#### [RECORDS SUPPLIED]
------------------------------------------------

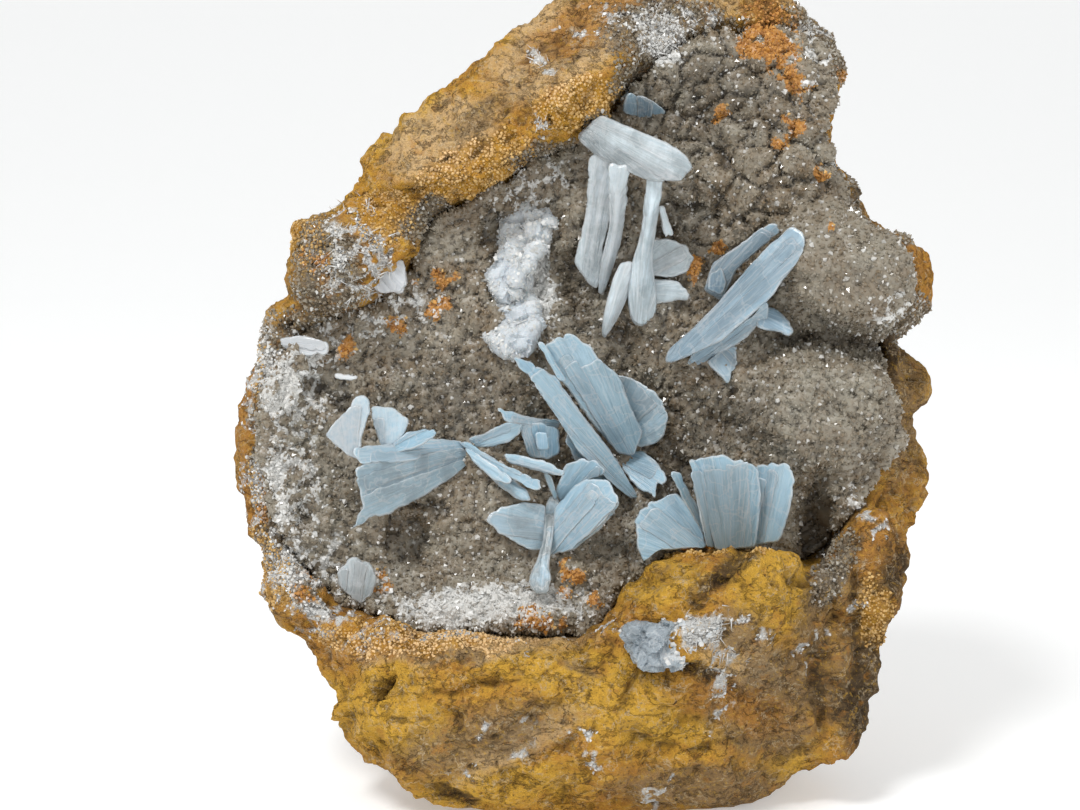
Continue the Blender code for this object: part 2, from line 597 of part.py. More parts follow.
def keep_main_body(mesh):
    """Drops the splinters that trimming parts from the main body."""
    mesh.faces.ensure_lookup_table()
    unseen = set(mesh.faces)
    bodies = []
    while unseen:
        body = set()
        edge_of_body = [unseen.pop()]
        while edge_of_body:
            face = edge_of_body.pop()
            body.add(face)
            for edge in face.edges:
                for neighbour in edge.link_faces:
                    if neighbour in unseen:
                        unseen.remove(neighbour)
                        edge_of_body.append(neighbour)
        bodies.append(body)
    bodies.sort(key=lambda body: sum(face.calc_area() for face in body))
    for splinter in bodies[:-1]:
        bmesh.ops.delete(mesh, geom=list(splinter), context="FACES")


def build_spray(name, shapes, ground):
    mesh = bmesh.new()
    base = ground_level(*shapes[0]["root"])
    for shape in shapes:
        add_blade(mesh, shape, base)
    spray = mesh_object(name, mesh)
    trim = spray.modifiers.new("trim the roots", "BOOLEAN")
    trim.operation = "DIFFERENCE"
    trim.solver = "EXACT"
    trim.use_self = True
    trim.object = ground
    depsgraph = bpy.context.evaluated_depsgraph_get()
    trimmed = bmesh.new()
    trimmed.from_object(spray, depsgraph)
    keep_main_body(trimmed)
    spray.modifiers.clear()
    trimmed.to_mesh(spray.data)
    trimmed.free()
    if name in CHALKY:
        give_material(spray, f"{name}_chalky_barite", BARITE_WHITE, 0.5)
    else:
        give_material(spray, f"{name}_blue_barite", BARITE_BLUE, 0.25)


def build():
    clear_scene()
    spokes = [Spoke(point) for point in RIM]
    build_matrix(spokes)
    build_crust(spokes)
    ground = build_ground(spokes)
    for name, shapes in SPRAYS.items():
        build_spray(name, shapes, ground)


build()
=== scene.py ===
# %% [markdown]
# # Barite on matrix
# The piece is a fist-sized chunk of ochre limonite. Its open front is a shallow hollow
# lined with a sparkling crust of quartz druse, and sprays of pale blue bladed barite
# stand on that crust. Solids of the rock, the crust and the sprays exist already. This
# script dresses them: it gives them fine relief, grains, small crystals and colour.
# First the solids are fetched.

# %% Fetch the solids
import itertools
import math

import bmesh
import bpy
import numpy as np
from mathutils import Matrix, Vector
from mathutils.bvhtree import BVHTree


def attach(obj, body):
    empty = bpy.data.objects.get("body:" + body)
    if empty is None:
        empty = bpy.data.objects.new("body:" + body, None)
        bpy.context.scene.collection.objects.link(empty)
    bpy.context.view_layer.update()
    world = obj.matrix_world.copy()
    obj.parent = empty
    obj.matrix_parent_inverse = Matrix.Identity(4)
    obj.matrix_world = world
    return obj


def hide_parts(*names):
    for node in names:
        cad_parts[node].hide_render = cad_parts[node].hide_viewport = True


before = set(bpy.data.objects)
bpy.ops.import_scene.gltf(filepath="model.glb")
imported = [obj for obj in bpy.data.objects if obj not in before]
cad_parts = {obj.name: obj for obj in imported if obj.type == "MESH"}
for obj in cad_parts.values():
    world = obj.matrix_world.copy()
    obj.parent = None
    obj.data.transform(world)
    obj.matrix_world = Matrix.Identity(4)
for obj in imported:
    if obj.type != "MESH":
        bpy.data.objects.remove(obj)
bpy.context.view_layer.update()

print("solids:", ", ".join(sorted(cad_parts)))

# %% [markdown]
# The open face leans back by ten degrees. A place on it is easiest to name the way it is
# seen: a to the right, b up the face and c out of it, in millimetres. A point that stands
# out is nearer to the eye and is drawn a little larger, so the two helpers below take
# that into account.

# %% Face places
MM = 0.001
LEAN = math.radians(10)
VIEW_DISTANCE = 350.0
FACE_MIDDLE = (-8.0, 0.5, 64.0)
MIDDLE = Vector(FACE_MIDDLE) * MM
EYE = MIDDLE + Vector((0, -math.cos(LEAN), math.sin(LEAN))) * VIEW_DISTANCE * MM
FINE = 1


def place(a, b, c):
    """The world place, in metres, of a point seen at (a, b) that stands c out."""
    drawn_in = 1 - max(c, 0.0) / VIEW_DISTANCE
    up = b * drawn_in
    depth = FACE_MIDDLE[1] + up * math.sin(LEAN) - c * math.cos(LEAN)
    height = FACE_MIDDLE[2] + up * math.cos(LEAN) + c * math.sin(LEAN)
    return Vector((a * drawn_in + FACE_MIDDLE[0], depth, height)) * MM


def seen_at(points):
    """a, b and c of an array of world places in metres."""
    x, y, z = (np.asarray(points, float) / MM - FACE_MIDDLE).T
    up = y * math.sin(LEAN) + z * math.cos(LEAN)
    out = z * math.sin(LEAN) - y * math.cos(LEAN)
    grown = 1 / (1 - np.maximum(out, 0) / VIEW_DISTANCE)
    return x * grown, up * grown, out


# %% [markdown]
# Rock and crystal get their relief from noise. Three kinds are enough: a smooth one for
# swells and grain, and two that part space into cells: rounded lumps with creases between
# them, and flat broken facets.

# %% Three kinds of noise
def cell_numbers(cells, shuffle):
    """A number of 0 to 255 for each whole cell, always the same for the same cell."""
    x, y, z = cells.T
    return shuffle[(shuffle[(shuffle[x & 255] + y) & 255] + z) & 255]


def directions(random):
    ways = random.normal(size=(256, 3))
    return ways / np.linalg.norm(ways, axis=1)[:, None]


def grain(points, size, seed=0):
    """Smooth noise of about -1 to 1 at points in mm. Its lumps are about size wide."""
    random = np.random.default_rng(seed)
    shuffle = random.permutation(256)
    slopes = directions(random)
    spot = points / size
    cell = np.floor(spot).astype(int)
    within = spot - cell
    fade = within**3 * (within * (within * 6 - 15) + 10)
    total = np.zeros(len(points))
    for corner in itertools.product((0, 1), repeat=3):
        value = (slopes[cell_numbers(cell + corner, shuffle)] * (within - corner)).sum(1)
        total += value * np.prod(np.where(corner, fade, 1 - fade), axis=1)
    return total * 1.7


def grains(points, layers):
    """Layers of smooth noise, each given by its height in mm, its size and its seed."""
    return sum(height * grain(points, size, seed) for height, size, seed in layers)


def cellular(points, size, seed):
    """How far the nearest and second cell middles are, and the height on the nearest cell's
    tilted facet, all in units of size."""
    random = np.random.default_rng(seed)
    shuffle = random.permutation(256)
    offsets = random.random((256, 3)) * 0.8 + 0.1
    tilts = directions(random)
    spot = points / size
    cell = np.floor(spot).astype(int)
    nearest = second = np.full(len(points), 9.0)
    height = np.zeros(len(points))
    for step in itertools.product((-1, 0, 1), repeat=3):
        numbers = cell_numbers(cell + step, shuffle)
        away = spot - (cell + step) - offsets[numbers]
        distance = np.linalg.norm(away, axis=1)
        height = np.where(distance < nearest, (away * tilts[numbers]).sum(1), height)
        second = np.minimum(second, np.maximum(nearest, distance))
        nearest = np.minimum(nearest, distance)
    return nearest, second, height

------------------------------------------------

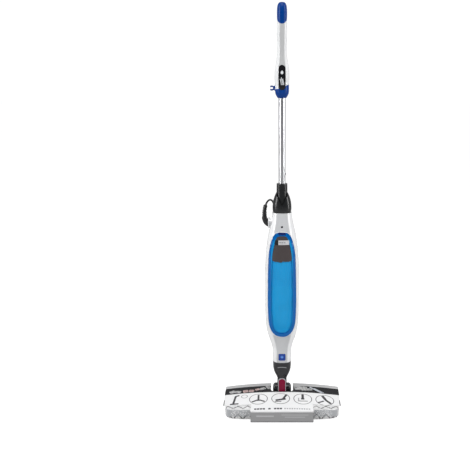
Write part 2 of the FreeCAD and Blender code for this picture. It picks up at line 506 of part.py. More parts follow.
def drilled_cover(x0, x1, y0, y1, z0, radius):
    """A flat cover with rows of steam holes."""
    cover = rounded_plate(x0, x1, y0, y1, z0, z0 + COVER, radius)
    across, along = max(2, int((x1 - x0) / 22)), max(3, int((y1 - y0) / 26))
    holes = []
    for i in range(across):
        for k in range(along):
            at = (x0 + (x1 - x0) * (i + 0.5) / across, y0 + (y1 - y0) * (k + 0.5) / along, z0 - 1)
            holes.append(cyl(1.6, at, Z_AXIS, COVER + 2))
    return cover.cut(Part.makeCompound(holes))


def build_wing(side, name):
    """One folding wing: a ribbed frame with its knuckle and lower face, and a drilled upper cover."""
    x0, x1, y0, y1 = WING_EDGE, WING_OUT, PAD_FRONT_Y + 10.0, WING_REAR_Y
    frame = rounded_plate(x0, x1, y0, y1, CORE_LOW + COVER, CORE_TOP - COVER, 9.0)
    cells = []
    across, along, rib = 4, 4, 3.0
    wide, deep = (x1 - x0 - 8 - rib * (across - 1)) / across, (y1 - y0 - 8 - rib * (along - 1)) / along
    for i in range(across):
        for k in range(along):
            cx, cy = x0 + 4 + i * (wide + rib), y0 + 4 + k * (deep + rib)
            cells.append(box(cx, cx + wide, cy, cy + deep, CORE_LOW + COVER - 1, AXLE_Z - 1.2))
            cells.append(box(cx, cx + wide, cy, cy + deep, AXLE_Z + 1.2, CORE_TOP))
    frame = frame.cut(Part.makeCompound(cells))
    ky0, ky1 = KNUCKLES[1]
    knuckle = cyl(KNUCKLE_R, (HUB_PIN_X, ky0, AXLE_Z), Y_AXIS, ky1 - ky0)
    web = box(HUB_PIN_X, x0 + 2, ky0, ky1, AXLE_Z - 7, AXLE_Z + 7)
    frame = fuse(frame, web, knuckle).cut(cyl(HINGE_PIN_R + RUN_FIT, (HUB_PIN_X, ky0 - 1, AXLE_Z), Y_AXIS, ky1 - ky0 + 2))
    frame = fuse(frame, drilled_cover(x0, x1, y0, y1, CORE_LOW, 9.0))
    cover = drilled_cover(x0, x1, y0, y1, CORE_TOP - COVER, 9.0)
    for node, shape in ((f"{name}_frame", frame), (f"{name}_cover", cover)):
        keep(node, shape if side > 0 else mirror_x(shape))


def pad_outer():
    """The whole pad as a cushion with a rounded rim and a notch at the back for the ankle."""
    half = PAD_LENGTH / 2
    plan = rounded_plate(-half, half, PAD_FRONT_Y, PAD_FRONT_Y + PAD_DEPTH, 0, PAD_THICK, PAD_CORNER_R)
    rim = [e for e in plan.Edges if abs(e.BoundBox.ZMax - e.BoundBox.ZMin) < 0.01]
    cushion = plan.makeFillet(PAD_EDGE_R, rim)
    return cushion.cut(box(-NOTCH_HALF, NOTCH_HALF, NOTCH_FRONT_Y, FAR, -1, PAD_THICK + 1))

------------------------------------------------

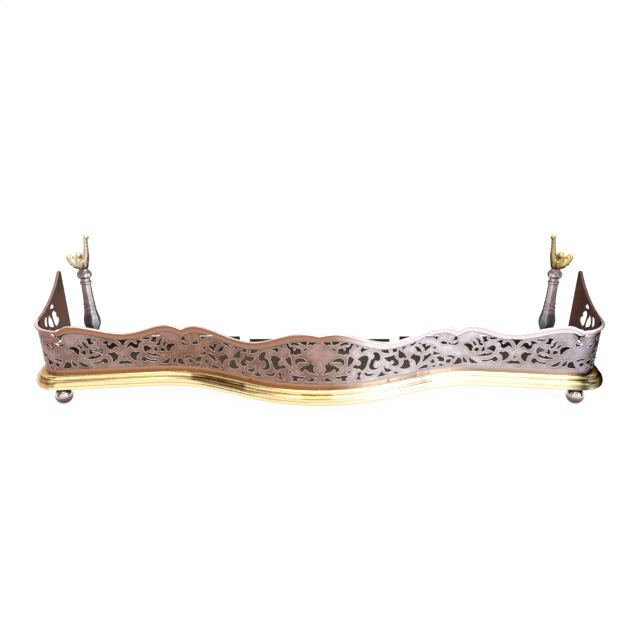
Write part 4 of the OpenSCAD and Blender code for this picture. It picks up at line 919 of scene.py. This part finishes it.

------------------------------------------------

#### [BRIEF]
Everything from the line with "Write part 2" through the line with "return cover.cut(Part.makeCompound(holes))", both ends included, should be repeated exactly; nothing else should appear.

#### [RESPONSE TO THE TASK]
Write part 2 of the FreeCAD and Blender code for this picture. It picks up at line 506 of part.py. More parts follow.
def drilled_cover(x0, x1, y0, y1, z0, radius):
    """A flat cover with rows of steam holes."""
    cover = rounded_plate(x0, x1, y0, y1, z0, z0 + COVER, radius)
    across, along = max(2, int((x1 - x0) / 22)), max(3, int((y1 - y0) / 26))
    holes = []
    for i in range(across):
        for k in range(along):
            at = (x0 + (x1 - x0) * (i + 0.5) / across, y0 + (y1 - y0) * (k + 0.5) / along, z0 - 1)
            holes.append(cyl(1.6, at, Z_AXIS, COVER + 2))
    return cover.cut(Part.makeCompound(holes))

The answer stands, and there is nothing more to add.